Earlier I said there’s a market for motor-swapped classics, and I think that’s true, only, it’s not that electric tech swaps are going to win gearheads over to EVs. Most owners of classic cars love them not just in spite of, but because of, their flaws. We like the sound, we like the smell, we forgive their leaks and breakdowns and often enjoy the maintenance process as much or more than actual driving. What electric classics can do is bring a new audience over to classic-car ownership.
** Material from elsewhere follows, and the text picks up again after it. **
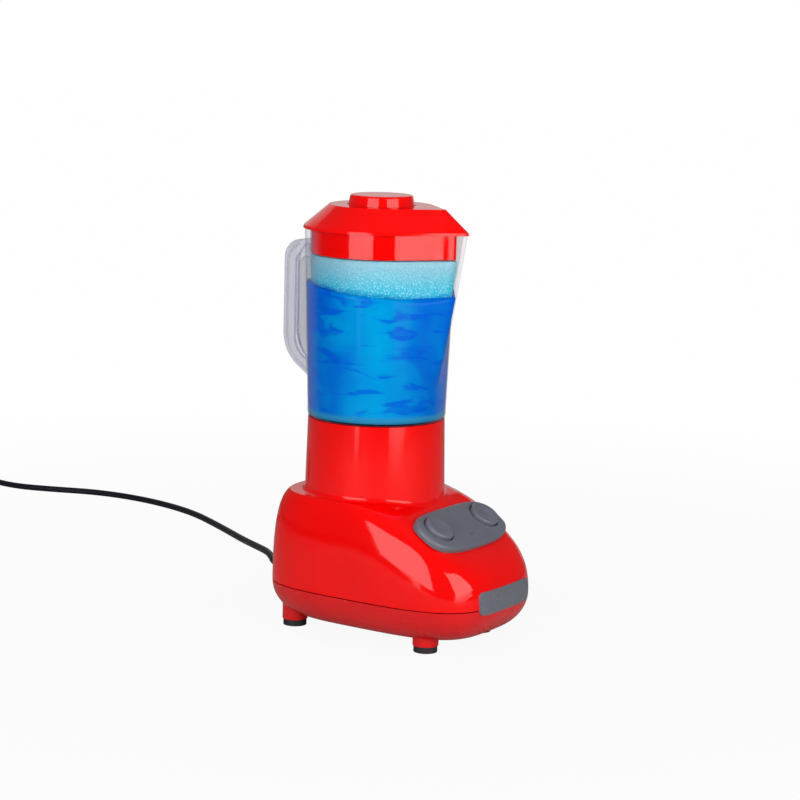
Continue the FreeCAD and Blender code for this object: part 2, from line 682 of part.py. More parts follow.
# Handle of the jug, an I-shaped bow that meets the wall face to face
jug_low = NECK_TOP_Z + SEAT_GAP
floor_top = jug_low + JUG_FLOOR
jug = jug_form(jug_low, JUG_TOP_Z, 0.0)
handle = handle_slab(0.0, HANDLE_HALF_WIDTH)
side_edges = [e for e in handle.Edges if abs(abs(e.CenterOfMass.x) - HANDLE_HALF_WIDTH) < 0.01]
side_edges = [e for e in side_edges if e.BoundBox.YMax > JUG_TOP_RADIUS + 1]
handle = handle.makeFillet(HANDLE_EDGE, side_edges)
web = HANDLE_HALF_WIDTH - HANDLE_GROOVE
keep = box(-far, far, JUG_TOP_RADIUS + 1.5, far, 0, 3 * far)
for side in (-1, 1):
    groove = handle_slab(HANDLE_RIM, HANDLE_HALF_WIDTH)
    groove.translate(Vector(side * (web + HANDLE_HALF_WIDTH), 0, 0))
    handle = handle.cut(groove.common(keep))
save(handle.cut(jug), "jug_handle")

# Cup of the jug with lip, spigot and shaft boss
hollow = jug_form(floor_top, JUG_TOP_Z + 1, JUG_WALL)
jug = jug.cut(hollow)
jug = jug.fuse(ring(SPIGOT_RADIUS, SPIGOT_RADIUS - SPIGOT_WALL, jug_low - SPIGOT_DROP, jug_low + 0.5))
jug = jug.fuse(cone(BOSS_RADIUS, BOSS_RADIUS - 1, floor_top, floor_top + BOSS_HEIGHT))
jug = jug.cut(cyl(BUSH_RADIUS, jug_low - 1, JUG_TOP_Z))
save(jug, "jug")

# Blade set in the jug floor
boss_top = floor_top + BOSS_HEIGHT
shaft_fit = BLADE_SHAFT_RADIUS + RUN_FIT
save(ring(BUSH_RADIUS, shaft_fit, jug_low, boss_top - SEAL_HEIGHT), "shaft_bush")
save(ring(BUSH_RADIUS, shaft_fit, boss_top - SEAL_HEIGHT, boss_top), "seal_ring")
hub_low = boss_top + CLUTCH_GAP
hub_top = hub_low + BLADE_HUB_HEIGHT
save(cyl(BLADE_SHAFT_RADIUS, driven_low, hub_top + NUT_HEIGHT * 0.6), "blade_shaft")
blade = ring(BLADE_HUB_RADIUS, BLADE_SHAFT_RADIUS, hub_low, hub_top)
for k in range(BLADE_COUNT):
    wing = box(0, BLADE_REACH, -BLADE_HALF_WIDTH, BLADE_HALF_WIDTH, -BLADE_THICK / 2, BLADE_THICK / 2)
    tips = [e for e in wing.Edges if abs(e.tangentAt(e.FirstParameter).z) > 0.9 and e.CenterOfMass.x > 1]
    wing = wing.makeFillet(BLADE_HALF_WIDTH * 0.9, tips)
    wing.rotate(Vector(0, 0, 0), Vector(1, 0, 0), BLADE_PITCH)
    wing.rotate(Vector(0, 0, 0), Vector(0, 1, 0), -BLADE_RISE if k % 2 else BLADE_DROP)
    wing.rotate(Vector(0, 0, 0), Z, 360 * (k + 0.5) / BLADE_COUNT)
    wing.translate(Vector(0, 0, (hub_low + hub_top) / 2))
    blade = blade.fuse(wing)
blade = blade.cut(cyl(BLADE_SHAFT_RADIUS, hub_low - 5, hub_top + 5))
save(blade, "blade")
nut = Part.makeSphere(NUT_HEIGHT, Vector(0, 0, hub_top))
nut = nut.common(cyl(NUT_HEIGHT, hub_top, hub_top + NUT_HEIGHT))
save(nut.cut(cyl(BLADE_SHAFT_RADIUS, 0, hub_top + NUT_HEIGHT * 0.6)), "blade_nut")


def lip_loft(levels):
    return Part.makeLoft([lip_section(z, r, tip) for z, r, tip in levels], True, True)


# Lid with skirt and filler hole
edge_z = BRIM_Z + BRIM_HEIGHT
lid = lip_loft([(BRIM_Z, LID_RADIUS, LID_TIP), (edge_z, LID_RADIUS - 0.3, LID_TIP - 0.3),
                (PLATE_Z, PLATE_RADIUS, PLATE_TIP)])
lid = lid.fuse(lip_loft([(SKIRT_LOW_Z, SKIRT_RADIUS, SKIRT_TIP), (edge_z, SKIRT_RADIUS, SKIRT_TIP)]))
skirt_in = SKIRT_RADIUS - SKIRT_WALL
tip_in = SKIRT_TIP - SKIRT_WALL
ceiling = PLATE_Z - LID_WALL
lid = lid.cut(lip_loft([(SKIRT_LOW_Z - 1, skirt_in, tip_in), (BRIM_Z, skirt_in, tip_in),
                        (ceiling, PLATE_RADIUS - LID_WALL * 0.5, PLATE_TIP - LID_WALL)]))
lid = lid.cut(cyl(CAP_PLUG_RADIUS + CAP_GAP, ceiling - 1, PLATE_Z + 1))
lid = lid.cut(cyl(CAP_RADIUS + CAP_GAP, PLATE_Z - CAP_SINK, PLATE_Z + 1))
save(lid, "lid")

# Filler cap
cap_low = PLATE_Z - CAP_SINK + SEAT_GAP
cap = cone(CAP_RADIUS, CAP_TOP_RADIUS, cap_low, CAP_TOP_Z)
crown = [e for e in cap.Edges if e.BoundBox.ZMin > CAP_TOP_Z - 0.01]
cap = cap.makeFillet(CAP_EDGE, crown)
cap = cap.fuse(ring(CAP_PLUG_RADIUS, CAP_PLUG_RADIUS - LID_WALL, PLATE_Z - CAP_PLUG_DROP, cap_low + 0.1))
save(cap, "filler_cap")


# Tube along straight runs joined by tangent arcs
def tube(points, d, label):
    pts = [Vector(*p) for p in points]
    edges = []
    last = pts[0]
    for k in range(1, len(pts) - 1):
        back = pts[k - 1] - pts[k]
        ahead = pts[k + 1] - pts[k]
        reach = 0.45 * min(back.Length, ahead.Length)
        back.normalize()
        ahead.normalize()
        half = back.getAngle(ahead) / 2
        radius = reach * tan(half)
        inward = back + ahead
        inward.normalize()
        first = pts[k] + back * reach
        after = pts[k] + ahead * reach
        mid = pts[k] + inward * (radius / sin(half) - radius)
        edges.append(Part.LineSegment(last, first).toShape())
        edges.append(Part.Arc(first, mid, after).toShape())
        last = after
        print(label, k, "radius", round(radius, 1))
    edges.append(Part.LineSegment(last, pts[-1]).toShape())
    path = Part.Wire(edges)
    heading = pts[1] - pts[0]
    profile = Part.Wire(Part.Circle(pts[0], heading, d / 2).toShape())
    solid = path.makePipeShell([profile], True, True)
    print(label, "length", round(path.Length, 1), "volume ratio",
          round(solid.Volume / (pi * d * d / 4 * path.Length), 4))
    return solid


save(tube(CORD_POINTS, CORD_D, "cord"), "cord_tube")
grommet = Part.makeCone(GROMMET_RADIUS, GROMMET_TIP_RADIUS, GROMMET_END_Y - BASE_REAR,
                        Vector(CORD_X, BASE_REAR, CORD_Z), Y)
grommet = grommet.fuse(Part.makeCylinder(GROMMET_NECK, 3, Vector(CORD_X, BASE_REAR - 3, CORD_Z), Y))
flange = Part.makeCylinder(GROMMET_RADIUS, GROMMET_FLANGE + 2, Vector(CORD_X, BASE_REAR - 2, CORD_Z), Y)
grommet = grommet.fuse(flange.cut(outer)).cut(cord_bore)
grommet = grommet.cut(Part.makeCylinder(CORD_D / 2, 30, Vector(CORD_X, BASE_REAR - 5, CORD_Z), Y))
save(grommet, "cord_grommet")
save(Part.makeCylinder(CORD_D / 2, CORD_START_Y - CLAMP_Y + 2, Vector(CORD_X, CLAMP_Y - 2, CORD_Z), Y),
     "cord_inner")

# Neat coil past the end of the tube, with plug beside it
last = Vector(*CORD_POINTS[-1])
heading = last - Vector(*CORD_POINTS[-2])
heading.z = 0
heading.normalize()
left = Vector(-heading.y, heading.x, 0)
outer_turn = COIL_MEAN_RADIUS + CORD_D * (COIL_TURNS_WIDE - 1) / 2
centre = last + heading * COIL_STUB + left * outer_turn
half = CORD_D * COIL_TURNS_WIDE / 2
high = CORD_D * COIL_TURNS_HIGH
coil = ring(COIL_MEAN_RADIUS + half, COIL_MEAN_RADIUS - half, 0, high)
coil = coil.makeFillet(COIL_CORNER, [e for e in coil.Edges if len(e.Vertexes) == 1])
coil.translate(Vector(centre.x, centre.y, 0))
coil = coil.fuse(Part.makeCylinder(CORD_D / 2, COIL_STUB + 2, last, heading))
plug_z = high - CORD_D / 2
tail_start = Vector(centre.x, centre.y, plug_z) + left * outer_turn
coil = coil.fuse(Part.makeCylinder(CORD_D / 2, COIL_STUB * 2, tail_start, heading * -1))
save(coil, "cord_coil")
print("coil centre", centre, "tail", tail_start, "heading", heading)
print("coil turns length", round(2 * pi * COIL_MEAN_RADIUS * COIL_TURNS_WIDE * COIL_TURNS_HIGH, 1))


def along_tail(shape):
    shape.rotate(Vector(0, 0, 0), Z, -heading.getAngle(Vector(0, 1, 0)) * 180 / pi)
    shape.translate(Vector(tail_start.x, tail_start.y, 0) - heading * (COIL_STUB * 2))
    return shape


plug = box(-PLUG_WIDTH / 2, PLUG_WIDTH / 2, -PLUG_LENGTH, 0, 0, PLUG_HEIGHT)
long_edges = [e for e in plug.Edges if abs(e.tangentAt(e.FirstParameter).y) > 0.9]
plug = plug.makeFillet(1.6, long_edges)
nose_low = (PLUG_HEIGHT - PLUG_NOSE_HEIGHT) / 2
nose = box(-PLUG_NOSE_WIDTH / 2, PLUG_NOSE_WIDTH / 2, -PLUG_LENGTH - PLUG_NOSE_LENGTH, -PLUG_LENGTH,
           nose_low, nose_low + PLUG_NOSE_HEIGHT)
w = PLUG_NOSE_WALL
nose = nose.cut(box(-PLUG_NOSE_WIDTH / 2 + w, PLUG_NOSE_WIDTH / 2 - w,
                    -PLUG_LENGTH - PLUG_NOSE_LENGTH - 1, -PLUG_LENGTH - 1,
                    nose_low + w, nose_low + PLUG_NOSE_HEIGHT - w))
tongue = box(-PLUG_NOSE_WIDTH / 2 + w, PLUG_NOSE_WIDTH / 2 - w, -PLUG_LENGTH - PLUG_NOSE_LENGTH + 0.8,
             -PLUG_LENGTH - 1, nose_low + w, nose_low + w + 1.8)
save(along_tail(plug), "plug_body")
save(along_tail(nose), "plug_shell")
save(along_tail(tongue), "plug_tongue")


def panel_point(u, v, w):
    a = radians(PANEL_TILT)
    return (u, PANEL_Y + v * cos(a) - w * sin(a), PANEL_Z + v * sin(a) + w * cos(a))


under = -BOARD_DROP - BOARD_THICK
save(tube([(CORD_X, CLAMP_Y - 2.0, CORD_Z), (CORD_X, -2.0, CORD_Z + 0.2), (7.0, -13.0, 15.0),
           (5.5, -24.0, 18.0), panel_point(5.0, -3.0, under - 6.0), panel_point(5.0, -3.0, under)],
          LEAD_D, "supply_lead"), "supply_lead")
save(tube([(-4.0, -6.0, motor_low), (-4.0, -6.0, motor_low - 9.0), (-4.2, -13.0, motor_low - 13.0),
           panel_point(-5.0, 3.0, under - 7.0), panel_point(-5.0, 3.0, under)],
          LEAD_D, "motor_lead"), "motor_lead")
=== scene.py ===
import json
import math
import bpy
import bmesh
from mathutils import Matrix, Vector


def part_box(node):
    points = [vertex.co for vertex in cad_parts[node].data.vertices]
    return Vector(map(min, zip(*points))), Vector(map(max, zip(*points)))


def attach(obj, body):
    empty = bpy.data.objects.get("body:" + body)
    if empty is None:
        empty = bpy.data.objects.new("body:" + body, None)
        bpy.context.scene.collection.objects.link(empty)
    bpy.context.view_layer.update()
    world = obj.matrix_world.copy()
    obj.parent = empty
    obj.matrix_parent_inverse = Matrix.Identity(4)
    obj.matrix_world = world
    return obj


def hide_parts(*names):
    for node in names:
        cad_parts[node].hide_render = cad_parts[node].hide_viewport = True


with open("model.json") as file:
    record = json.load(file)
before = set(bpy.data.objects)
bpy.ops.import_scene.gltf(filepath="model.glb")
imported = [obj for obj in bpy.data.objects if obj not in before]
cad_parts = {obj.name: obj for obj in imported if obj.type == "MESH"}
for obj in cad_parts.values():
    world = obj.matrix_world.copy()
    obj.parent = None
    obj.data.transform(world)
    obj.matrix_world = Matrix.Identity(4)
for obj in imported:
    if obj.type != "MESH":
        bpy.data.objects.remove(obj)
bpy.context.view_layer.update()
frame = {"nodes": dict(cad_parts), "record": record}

MM = 0.001
SHAFT_LOW, SHAFT_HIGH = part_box("blade_shaft")
AXIS_Y = (SHAFT_LOW.y + SHAFT_HIGH.y) / 2

# Camera that the photograph was taken with, distances from the jug's axis in millimetres
FRAME_PX = 800
FOCAL_PX = 2417.559
CAMERA_DISTANCE = 840.292
CAMERA_HEIGHT = 224.064
CAMERA_AZIMUTH = -56.042
CAMERA_YAW = -0.557
CAMERA_PITCH = 9.615
CAMERA_ROLL = 1.478
SENSOR = 36.0
CLIP_START = 0.01

# Cord route in millimetres from the jug's axis, then the coil it is put away in
CORD_D = 2.6
LIE = CORD_D / 2
CORD_POINTS = [
    (8.0, 35.0, 12.5),
    (8.0, 49.0, 12.5),
    (24.5, 63.5, 12.1),
    (40.0, 81.4, 9.2),
    (56.0, 100.2, 6.2),
    (72.0, 118.8, 3.6),
    (87.0, 136.8, LIE),
    (100.5, 161.5, LIE + 0.03),
    (107.6, 190.0, LIE),
    (106.8, 217.5, LIE + 0.03),
    (97.2, 241.0, LIE),
    (92.6, 256.0, LIE + 0.03),
    (94.4, 271.0, LIE),
    (98.6, 286.0, LIE),
]
COIL_STUB = 10.0
COIL_RADIUS = 14.6
COIL_STEPS = 18
SHIFT_STEPS = 2
TAIL = 20.0
TAIL_SHARES = (0.15, 0.4, 0.7, 0.85, 1.0)
TAIL_FALL = 0.6
PLUG_Z = 3.5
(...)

For folks who appreciate the looks but have stayed away because classics are noisy, messy, or old-fashioned, EV swaps could encourage interest in cars as a hobby, much the way modern engine swaps brought a whole new group of younger mechanics and performance fans who had no interest in changing the jets in carburetors but loved turbos and laptop tuning into hot-rodding. The more the merrier, and they can always play engine sounds over the stereo.